Can’t Ignore It

   Public support for men’s mental health has become a term surrounded by stigma. Junior Logan Biles has been an advocate for men’s mental health. He believes that women get more attention when speaking about mental health. 

   “The stigma around men’s mental health as compared to women’s is that men are inherently seen as the stable, grounded members of society,” Biles said. “They think logically rather than emotionally and that has created an uncomfortable environment when it comes to men seeking help.”

   Licensed counselor at Acceptance Counseling Alison Gragson believes the phrase “Toxic Masculinity” has a negative view on how men are perceived.

   “Society has for a long time come from a lot of hardship and I think there are a lot of societal norms of what a man is supposed to be and act like,” Gragson said. “…I think that we are turning a corner and trying to get all of this to normalize the other thousands of emotions human beings experience for men–especially that it is okay to cry, it is okay to be sad, it is okay to be afraid [and] to be worried–It is okay to be these things and still be strong and be brave.”

   Freshman Reznik Crawford has battled with his mental health since sixth grade. Two years ago, Crawford lost his close friend, Jake Johnston, to suicide and believes it was a turning point in not only Crawford’s life, but the community around him.

   “Whenever [Johnston] died, it was difficult on the whole school [Nixa Junior High] and you can see it on the students’ and teachers’ faces,” Crawford said. “The whole school was quiet, everything felt different.” 

   The non-profit organization 4Jake was created in Johnston’s honor and made to bring light to students’ mental health. While many students felt fortunate for that organization, Crawford wishes that school could be a more trusting place for students.

   “School could be an escape from my life,” Crawford said. “If they acknowledged the fact that the kids in the school are affected by their mental health, then school could be a place for people to actually enjoy and not dread.”

   When finding ways to cope with stress, one’s surroundings can be a major factor.

   “I try to help myself by being by myself,” Crawford said. “I have attended counseling for about two years, I work out in my room [and when] I get to go to Canada and go snow skiing, I can be by myself and enjoy the cold.”

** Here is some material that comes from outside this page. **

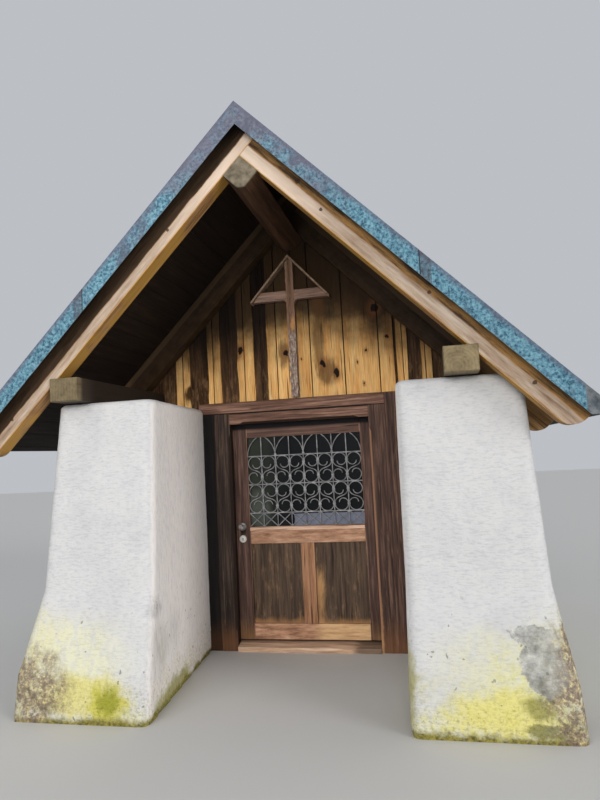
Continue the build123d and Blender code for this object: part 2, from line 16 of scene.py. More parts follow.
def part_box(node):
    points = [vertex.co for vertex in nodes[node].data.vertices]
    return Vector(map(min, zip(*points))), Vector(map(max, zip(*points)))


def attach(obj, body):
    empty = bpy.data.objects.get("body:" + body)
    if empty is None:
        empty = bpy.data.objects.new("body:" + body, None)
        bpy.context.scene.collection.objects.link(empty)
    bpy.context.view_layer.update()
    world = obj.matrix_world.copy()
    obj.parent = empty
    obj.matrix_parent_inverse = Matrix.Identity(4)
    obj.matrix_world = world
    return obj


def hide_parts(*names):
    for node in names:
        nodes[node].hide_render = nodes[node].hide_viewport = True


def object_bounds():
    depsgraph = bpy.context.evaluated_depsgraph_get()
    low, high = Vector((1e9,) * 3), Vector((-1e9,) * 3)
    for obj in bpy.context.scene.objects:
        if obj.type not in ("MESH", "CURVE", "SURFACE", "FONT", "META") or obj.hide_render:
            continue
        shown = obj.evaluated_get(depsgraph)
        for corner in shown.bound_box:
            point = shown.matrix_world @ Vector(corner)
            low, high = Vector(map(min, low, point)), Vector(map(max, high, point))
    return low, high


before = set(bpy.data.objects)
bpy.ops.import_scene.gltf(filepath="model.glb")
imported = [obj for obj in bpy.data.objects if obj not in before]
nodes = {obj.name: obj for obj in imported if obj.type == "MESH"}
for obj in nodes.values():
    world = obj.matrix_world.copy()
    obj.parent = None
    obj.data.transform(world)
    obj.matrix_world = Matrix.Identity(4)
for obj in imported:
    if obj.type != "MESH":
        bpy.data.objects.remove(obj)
cad_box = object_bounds()
print("CAD nodes:", len(nodes))
print("CAD box:", [tuple(round(value, 3) for value in corner) for corner in cad_box])

# %% [markdown]
# ## The sizes that the pieces share
# The CAD source names every size in millimetres, measured back from the front of the door frame. A lesson
# that adds boards and scrolls needs a few of them again, so they are written once here, in metres. The
# frame's front stands a little in front of the middle of the building, and all depths below count from it.

# %% Shared sizes
DOOR_FRONT = -0.308
ROOF_PITCH = math.radians(45.4)
RISE = math.tan(ROOF_PITCH)
SQUARE = 1.0 / math.cos(ROOF_PITCH)
WALL_TOP = 1.870
PLATE_TOP = WALL_TOP + 0.146
PLATE_INNER = 1.100
RAFTER_APEX = PLATE_TOP + RISE * (PLATE_INNER + 0.132)
LINTEL_TOP = 1.908
GABLE_FACE = DOOR_FRONT + 0.012
ROOM_HALF = 0.800
DECK_FRONT = DOOR_FRONT - 1.319
DECK_BACK = DOOR_FRONT + 1.974
DECK_REACH = 1.870
GLASS_LOW = 0.925
GLASS_HIGH = 1.622
CLEAR_LEFT = -0.434
CLEAR_RIGHT = 0.467
LEAF_FRONT = DOOR_FRONT + 0.075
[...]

   Gragson understands how men also suffer through their own mental health struggles which can go unnoticed because of the pictures society has painted around men and weakness.

   “Support is there for [men, although] maybe they sometimes might feel less support with their guy friends because of that concept of how we are teaching what masculinity is,” Gragson said. “I imagine it doesn’t feel as welcoming for men due to the fact that they are so normalized to keep things inside or to not talk about it, to where men receive less support because they feel like they will be judged by it.” 

   Regardless of the possible stigma, Biles has found resources that have helped him and hopes they will help other men who may be struggling.

   “I just think that like me, many are too afraid to reach out and seek help,” Biles said. “So creating an environment where people feel safe to do so is very important. These resources have included friends and even some teachers that I have found comfort in talking to. And I just think in general, people need to be more accepting and receptive to cries for help so that that person can get access to those resources they need.”

   Gragson hopes that young people can reach out and find those friends or groups that they can turn to so they can get the help they need.

   “I encourage everyone to start looking at their mental health like how they look at their physical health,” Gragson said. “It is really about taking care of yourself and your brain is a part of that.”